Bij de aangifte inkomstenbelasting over 2001 verzocht de belanghebbende niet langer om de eerder aangevraagde heffingskortingen, maar haar partner deed dit wel. De Inspecteur van de Belastingdienst, aangeduid als [P], stelde dat de alleenstaande-ouderkorting niet meer van toepassing was, omdat de belanghebbende in dat jaar samenwoonde. De belanghebbende erkende dit in haar aanvullend beroepschrift, maar was van mening dat de voorlopige teruggaaf niet volledig verrekend diende te worden, gezien haar tijdige melding van de wijziging in haar persoonlijke omstandigheden aan de belastingdienst.
Het Hof oordeelde dat de voorlopige teruggaaf terecht was verrekend met de definitieve aanslag, omdat de wijziging in de gezinssituatie van de belanghebbende een wezenlijke impact had op haar recht op de heffingskortingen.

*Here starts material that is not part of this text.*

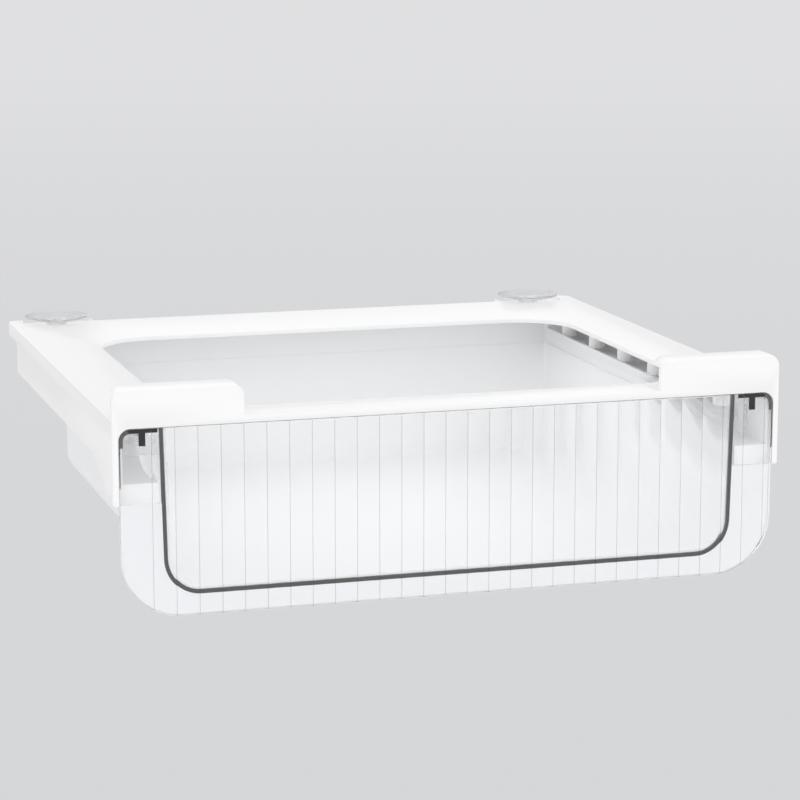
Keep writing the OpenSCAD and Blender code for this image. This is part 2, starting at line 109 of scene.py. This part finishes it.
def set_world():
    """Even white light from all round. The rays that show the backdrop see grey instead."""
    world = bpy.data.worlds.new("studio_world")
    bpy.context.scene.world = world
    world.use_nodes = True
    tree = world.node_tree
    tree.nodes.clear()
    out = tree.nodes.new("ShaderNodeOutputWorld")
    light = tree.nodes.new("ShaderNodeBackground")
    light.inputs["Color"].default_value = (1, 1, 1, 1)
    light.inputs["Strength"].default_value = WORLD_LEVEL
    seen = tree.nodes.new("ShaderNodeBackground")
    seen.inputs["Color"].default_value = (*FAR_GREY, 1)
    mix = tree.nodes.new("ShaderNodeMixShader")
    tree.links.new(backdrop_rays(tree), mix.inputs[0])
    tree.links.new(light.outputs[0], mix.inputs[1])
    tree.links.new(seen.outputs[0], mix.inputs[2])
    tree.links.new(mix.outputs[0], out.inputs[0])


def set_floor():
    """A pale floor far enough below the hanging drawer to stay even. It grows lighter with distance."""
    mesh = bpy.data.meshes.new("floor")
    corners = [(x * FLOOR_REACH, y * FLOOR_REACH, FLOOR_Z) for x, y in ((-1, -1), (1, -1), (1, 1), (-1, 1))]
    mesh.from_pydata(corners, [], [(0, 1, 2, 3)])
    floor = bpy.data.objects.new("floor", mesh)
    bpy.context.scene.collection.objects.link(floor)
    material = bpy.data.materials.new("studio_floor")
    material.use_nodes = True
    tree = material.node_tree
    tree.nodes.clear()
    out = tree.nodes.new("ShaderNodeOutputMaterial")
    matt = tree.nodes.new("ShaderNodeBsdfDiffuse")
    matt.inputs["Color"].default_value = (0.8, 0.8, 0.8, 1)
    place = tree.nodes.new("ShaderNodeTexCoord")
    distance = tree.nodes.new("ShaderNodeVectorMath")
    distance.operation = "LENGTH"
    tree.links.new(place.outputs["Object"], distance.inputs[0])
    far = tree.nodes.new("ShaderNodeMapRange")
    far.interpolation_type = "SMOOTHSTEP"
    far.inputs["From Min"].default_value = FLOOR_NEAR
    far.inputs["From Max"].default_value = FLOOR_FAR
    tree.links.new(distance.outputs["Value"], far.inputs["Value"])
    grey = tree.nodes.new("ShaderNodeMix")
    grey.data_type = "RGBA"
    grey.inputs["A"].default_value = (*NEAR_GREY, 1)
    grey.inputs["B"].default_value = (*FAR_GREY, 1)
    tree.links.new(far.outputs["Result"], grey.inputs["Factor"])
    seen = tree.nodes.new("ShaderNodeEmission")
    tree.links.new(grey.outputs["Result"], seen.inputs["Color"])
    mix = tree.nodes.new("ShaderNodeMixShader")
    tree.links.new(backdrop_rays(tree), mix.inputs[0])
    tree.links.new(matt.outputs[0], mix.inputs[1])
    tree.links.new(seen.outputs[0], mix.inputs[2])
    tree.links.new(mix.outputs[0], out.inputs[0])
    mesh.materials.append(material)


def set_light():
    """One weak lamp, and a wide card that only gloss shows, for the sheen of the clear front."""
    area_light("key_front", location=(-1.6, -2.6, 1.5), target=(0, 0.1, -0.04), size=(2.4, 1.8), power=2)
    card = area_light(
        "gloss_card", location=(0.6, -2.0, -0.2), target=(0, 0, -0.2), size=(4.4, 1.08), power=13
    )
    card.visible_diffuse = card.visible_transmission = False


# ---------------------------------------------------------------- materials


def new_group(name, inputs, outputs):
    """A shader node group with its sockets: (name, kind, value) for inputs, (name, kind) for outputs."""
    group = bpy.data.node_groups.new(name, "ShaderNodeTree")
    for socket, kind, value in inputs:
        made = group.interface.new_socket(name=socket, in_out="INPUT", socket_type="NodeSocket" + kind)
        made.default_value = value
    for socket, kind in outputs:
        group.interface.new_socket(name=socket, in_out="OUTPUT", socket_type="NodeSocket" + kind)
    return group, group.nodes.new("NodeGroupInput"), group.nodes.new("NodeGroupOutput")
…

De belanghebbende had geen recht op de alleenstaande-ouderkorting en de kinderkorting werd terecht aan haar partner toegekend. Het Hof concludeerde dat de Inspecteur correct had gehandeld en dat de aanslag over 2001 terecht was opgelegd. De beslissing van het Gerechtshof was dat het beroep van de belanghebbende ongegrond werd verklaard, zonder dat er termen aanwezig waren voor een kostenveroordeling.